Mizeur’s argument is nothing more than a regurgitation of the HBO “Documentary” Gasland, a greatly flawed Michael Moore-style polemic. In Gasland the flim’s director, Josh Fox traipsing through the Marcellus Shale region filming residents, who claim fracking, has contaminated their well water, setting the water from their kitchen faucets afire. John Hanger, the Pennsylvania secretary of the environment featured in the movie, labeled it “fundamentally dishonest, a deliberately false presentation for dramatic effect.”
Furthermore, Mizeur isn’t entirely honest with readers about ground water contamination. As Reason’s Ronald Bailey points out:
A 2008 report by the Groundwater Protection Council, a nonprofit organization whose members consist of state groundwater regulatory agencies, found that the layers of impermeable rock over top of the Marcellus Shale act as a barrier so that the water and chemicals used in fracking could not migrate upward into groundwater aquifers. In addition, a September 2010 report by the Pennsylvania Department of Environmental Protection reviewed its complaint database and concluded “that no groundwater pollution [PDF] or disruption of underground sources of drinking water have been attributed to hydraulic fracturing of deep gas formations.”So if fracking is not the cause of flaming tap water and groundwater pollution in Dimock and elsewhere, what is?
Since 2006, Cabot Oil and Gas has drilled nearly 60 wells in a nine square mile area around Dimock, using the fracking technique. In January, 2009 several homeowners noticed that water from their wells was now bubbling. The Pennsylvania Department of Environmental Protection investigated and concluded that natural gas was in fact migrating from several Cabot gas wells into local groundwater and into homeowners’ wells. But poor well construction was to blame. A properly cased well prevents drilling fluids, fracking fluids, or natural gas from seeping into an aquifer and contaminating groundwater. The casing also prevents groundwater from leaking into the well where it could interfere with the gas production process.

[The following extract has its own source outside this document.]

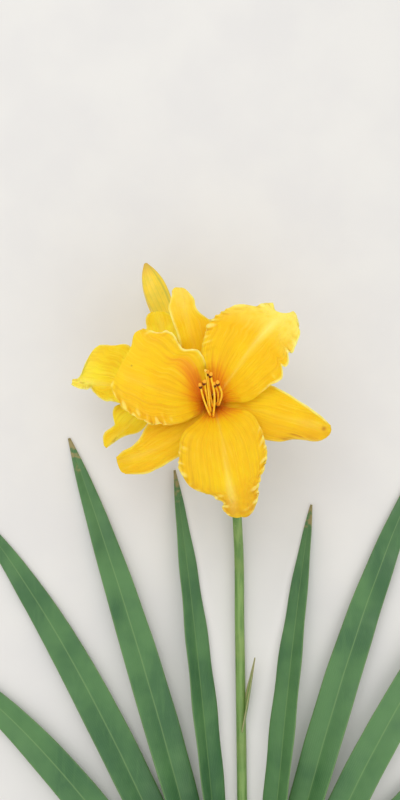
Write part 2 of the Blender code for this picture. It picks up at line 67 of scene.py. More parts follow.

In Dimock, gas was escaping through defective casings and cement that lined some of Cabot’s gas wells. To make matters worse, in September 2010, Cabot spilled 8,000 gallons of stored fracking fluids which drained into nearby Stevens Creek. Earlier this month, Cabot agreed to pay affected homeowners more than $4 million which amounts to twice the value of their houses. Cabot’s blunders illustrate an important point: Fracking, that is, the actual act of fracturing the shale below Dimock, did not directly pollute ground and surface waters.
In fact, even the Environmental Defense Fund admits the safety of properly regulated fracking.
Indeed, as environmentalists try to connect fracking to health hazards, their false claims keep colliding with the truth as it did in Texas. Anti-fracking advocates in Dish, Texas claimed the process led to high levels of chemical contamination in local residents, including Benzene. Yet the Texas Department of State Health Services own investigation found that “residents’ exposure to certain contaminants was not greater than that of the general U.S. population.” The report noted that the only residents who had higher levels of benzene were smokers because cigarette smoke contains higher levels of benzene.
Also, Bailey fully illustrates a really important point, which Mizeur only glosses over.
In its Annual Energy Outlook 2011 [PDF] report, the Energy Information Administration estimates that the United States possesses 2,552 trillion
cubic feet (Tcf) of potential natural gas resources, of which for 827 Tcf resides in shale formations. Shale gas reserves are more than double the estimate published last year. The EIA notes that at the 2009 rate of U.S. consumption (about 22.8 Tcf per year), 2,552 Tcf of natural gas is enough to supply approximately 110 years of use. The EIA further notes that shale gas supplied 14 percent of the gas used in the U.S. in 2009 and projects that it will constitute 45 percent of U.S. total natural gas supply in 2035. In addition, burning natural gas produces half the greenhouse gases that coal does and the EIA projects that supplies will be so abundant that the price should remain low for the next 20 years. That’s if fracking is not banned.
An elected official proposing to shut off a cheap, reliable source of energy may seem bizarre. However, it makes sense if you understand that in supplication to environmental special interests Mizeur, her Democratic colleagues, and Governor Martin O’Malley have done everything to increase the cost of energy in Maryland.